Yesterday, we noted MSNBC's John Heilemann saying there was a "high probability" that President Trump is not taking hydroxychloroquine. Joe Scarborough took things a huge step further on today's Morning Joe, flatly asserting that the president is lying.
Scarborough claimed that President Trump announced he was taking the drug in order to distract Americans from, among other things, the virus death toll that has now exceeded 90,000. Notice how they always slam conservatives for "conspiracy theories," but they're always unspooling Trump conspiracy theories themselves.
Scarborough offered no real evidence in support of his unqualified assertion.
JOE SCARBOROUGH: Often, the president will say things to distract and, obviously, we’re passing a 90,000 threshold of dead Americans . . . This certainly was thrown out as a distraction, because the president always wants to distract from his failures....
But when the President of the United States actually says he's doing something which, let me assure you, he is not doing — let me assure you the President of the United States is not taking hydroxychloroquine.
In all the time that I knew him, I only sat for one meal with him. And before that meal, he had wipes like this high and would just go through the wipes, compulsively, and wipe his hands, sanitize his hands, before eating anything. So he's not taking something that his own administration has said will kill you. That his own FDA said will kill you. That the VA said will kill you.

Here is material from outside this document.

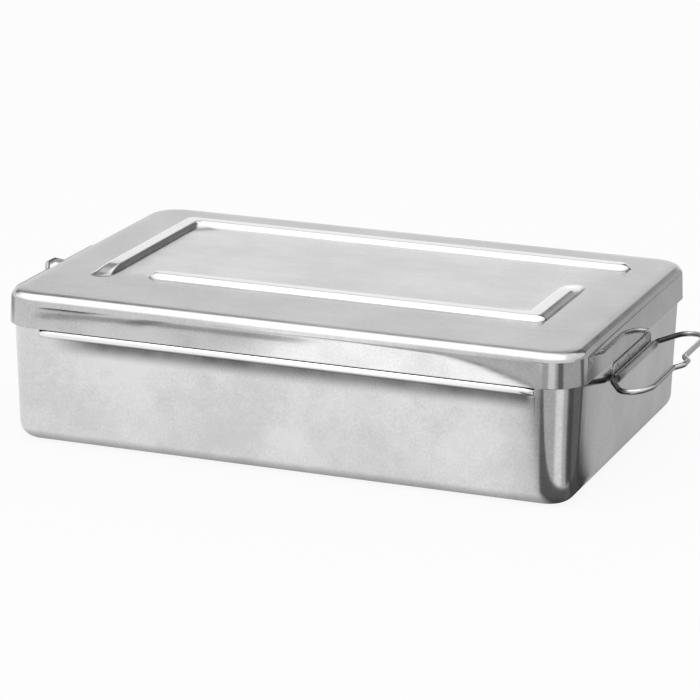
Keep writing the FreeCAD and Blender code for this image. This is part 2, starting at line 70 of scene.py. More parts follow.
def make_piece(name, patches, node, body, finish):
    """One closed mesh from patches of (points, faces), standing for a node of the frame."""
    points = np.concatenate([np.asarray(p).reshape(-1, 3) for p, _ in patches]) * MM
    starts = np.cumsum([0] + [np.asarray(p).reshape(-1, 3).shape[0] for p, _ in patches[:-1]])
    faces = np.concatenate([f + start for (_, f), start in zip(patches, starts)])
    mesh = bpy.data.meshes.new(name)
    mesh.from_pydata(points.tolist(), [], faces.tolist())
    shaped = bmesh.new()
    shaped.from_mesh(mesh)
    bmesh.ops.remove_doubles(shaped, verts=shaped.verts, dist=2e-6)
    bmesh.ops.dissolve_degenerate(shaped, edges=shaped.edges, dist=1e-7)
    volume = shaped.calc_volume(signed=True) * 1e9
    open_edges = sum(1 for edge in shaped.edges if not edge.is_manifold)
    shaped.to_mesh(mesh)
    shaped.free()
    mesh.polygons.foreach_set("use_smooth", np.ones(len(mesh.polygons), bool))
    mesh.set_sharp_from_angle(angle=math.radians(50))
    mesh.materials.append(finish)
    piece = bpy.data.objects.new(name, mesh)
    bpy.context.scene.collection.objects.link(piece)
    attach(piece, body)
    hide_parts(node)
    print("%s: %d faces, %.0f mm3, %d open edges" % (name, len(mesh.polygons), volume, open_edges))


def spaced(start, stop, step, zones=(), fine=0.5):
    """Positions from start to stop: one in every step, and closer, one in every fine, inside the zones."""
    marks = np.clip([start, stop] + [edge for zone in zones for edge in zone], start, stop)
    marks = np.unique(np.round(marks, 6))
    runs = []
    for low, high in zip(marks, marks[1:]):
        middle = (low + high) / 2
        pitch = fine if any(a <= middle <= b for a, b in zones) else step
        runs.append(np.linspace(low, high, max(1, round((high - low) / pitch)), endpoint=False))
    return np.append(np.concatenate(runs), stop)


# %% [markdown]
# ## A profile carried round a rounded rectangle
# The pan and the lid share one idea. The outline's corners turn about four centres. Each point of the
# outline is a core point, on the rectangle through those centres, plus the corner radius times the outward
# direction there. Growing the outline by d only adds d to that radius, so a whole drawn shell is its
# section, pairs of outward reach d and height z, carried round the core. At d = -radius a corner closes
# to one point, which is where the flat panel takes over.

# %% The outline and its shells


def outline(half_x, half_y, radius, along_x, along_y, around=26):
    """Core points and outward directions, anticlockwise from the near left. Corners are quarter turns."""
    core_x = half_x - radius
    core_y = half_y - radius
    quarter = np.linspace(0, math.pi / 2, around + 1)
    runs = []
    sides = [
        (along_x[1:-1], lambda t: (t, np.full_like(t, -core_y)), -math.pi / 2, (core_x, -core_y)),
        (along_y[1:-1], lambda t: (np.full_like(t, core_x), t), 0.0, (core_x, core_y)),
        (along_x[-2:0:-1], lambda t: (t, np.full_like(t, core_y)), math.pi / 2, (-core_x, core_y)),
        (along_y[-2:0:-1], lambda t: (np.full_like(t, -core_x), t), math.pi, (-core_x, -core_y)),
    ]
    for positions, place, facing, corner in sides:
        x, y = place(positions)
        runs.append(np.stack([x, y, np.full_like(x, facing)], axis=-1))
        turn = facing + quarter
        runs.append(np.stack([np.full_like(turn, corner[0]), np.full_like(turn, corner[1]), turn], axis=-1))
    loop = np.concatenate(runs)
    return loop[:, :2], np.stack([np.cos(loop[:, 2]), np.sin(loop[:, 2])], axis=-1)


def carried(core, outward, radius, reach, height):
    """Points core + (radius + reach) * outward at the given heights. Rows go along the section."""
    reach, height = np.broadcast_arrays(reach, height)
    flat = core[None, :, :] + (radius + reach)[:, :, None] * outward[None, :, :]
    return np.concatenate([flat, height[:, :, None]], axis=-1)


def all_round(pairs, core):
    """Rows (reach, height) of a section that are the same all the way round an outline."""
    pairs = np.asarray(pairs, float)
    ones = np.ones(len(core))
    return pairs[:, 0][:, None] * ones, pairs[:, 1][:, None] * ones


def quarter_round(centre, radius, start, stop, steps):
    """Points (reach, height) on an arc about a centre, between two angles in degrees."""
    turn = np.radians(np.linspace(start, stop, steps + 1))
    return np.stack([centre[0] + radius * np.cos(turn), centre[1] + radius * np.sin(turn)], axis=-1)


def panel(along_x, along_y, height, upwards):
    """The flat part inside the core rectangle, with its own height at each point."""
    x, y = np.meshgrid(along_x, along_y)
    faces = grid_faces(*x.shape)
    return np.stack([x, y, height(x, y)], axis=-1), faces if upwards else faces[:, ::-1]


# %% [markdown]
# ## The measures
# They are those of the solids, in millimetres. Only the lid's lower edge is a fifth of a millimetre nearer
# to the bead that it stands on. The origin is the middle of the pan's underside.

# %% Measures
LID_HALF = np.array([151.7, 100.7])
LID_CORNER = 18.0
LID_TOP = 78.0
LID_EDGE = 60.78
LID_GAUGE = 0.8
LID_ROUND = 4.5
FLARE = 0.8
PAN_HALF = np.array([148.0, 97.0])
PAN_CORNER = 14.3
PAN_RIM = 73.4
PAN_GAUGE = 1.0
PAN_ROUND = 8.5
PAN_DRAFT = 2.4
BEAD_FACE = 102.1
BEAD_LEVEL = 58.5
BEAD_RISE = 2.2
BEAD_HALF = 130.7
BEAD_END = 7.0
HINGE = np.array([151.92, 49.6])
WIRE_RADIUS = 1.4
print("closed box %.1f x %.1f x %.1f mm" % (*(2 * (LID_HALF + FLARE)), LID_TOP))

# %% [markdown]
# ## The shader kit
# Polished steel is nearly all reflection: its look comes from what it mirrors, from how far its haze
# spreads that, and from faint waves and scratches left by the press and the polishing wheel. Patterns of
# that kind are sums and products of noises, which read best as plain formulas. So a small class wraps a
# socket, and Python's operators on it add Math nodes.

# %% The shader kit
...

That is a gross misrepresentation. Scarborough makes it sound as if hydroxychloroquine is literally a poison pill. But as President Trump said, hydroxychloroquine has been around for decades, and has been used to treat millions of people for a number of diseases including malaria and lupus. Can there be side effects, including potentially fatal ones? Yes. But as anyone who watches TV commercials knows, there are potentially negative side effects for a wide variety of drugs -- but only for a tiny fraction of people using them.
For Scarborough to say hydroxychloroquine "will" kill you is a blatant distortion, used to bolster Joe's unproven claim that President Trump is not taking the drug.
Scarborough's claim also flies in the face of a statement put out by the White House physician, who confirmed that the president indeed began taking hydroxychloroquine after he and Trump concluded: "the potential benefit from treatment outweighed the relative risks."
PS: MSNBC's Nicolle Wallace and John Heilemann hit the same notes on Monday's Deadline White House:
NICOLLE WALLACE: I don't know to start with this one, John Heilemann. First of all, I mean, do we know, I’m not sure that means if he’s taking it, right? He's telling us he's taking it. He told the world to take it. He told the world, what do you have to lose? Neil Cavuto over on on Fox News, my neighbor at the same hour, said to a medical guest he had, what you have to lose is your life. I’m not sure that we can take it to the bank that he's actually been taking this drug because he's said he's been taking it. He’s told 18,000 lies and counting. But I guess the bigger question is: why did he say that at all?
JOHN HEILEMANN: Well, Nicolle, I think there’s, first of all, I think there's a high probability, not just because of the fact that the president's a pathological liar, but because of the fact he is not a complete idiot, in the sense that he’s heard what has been determined now about the dangers of taking this drug. I think there’s a high probability that he’s not taking the drug. And I think you would need to have some real evidence to suggest that this is not just another tall tale of his.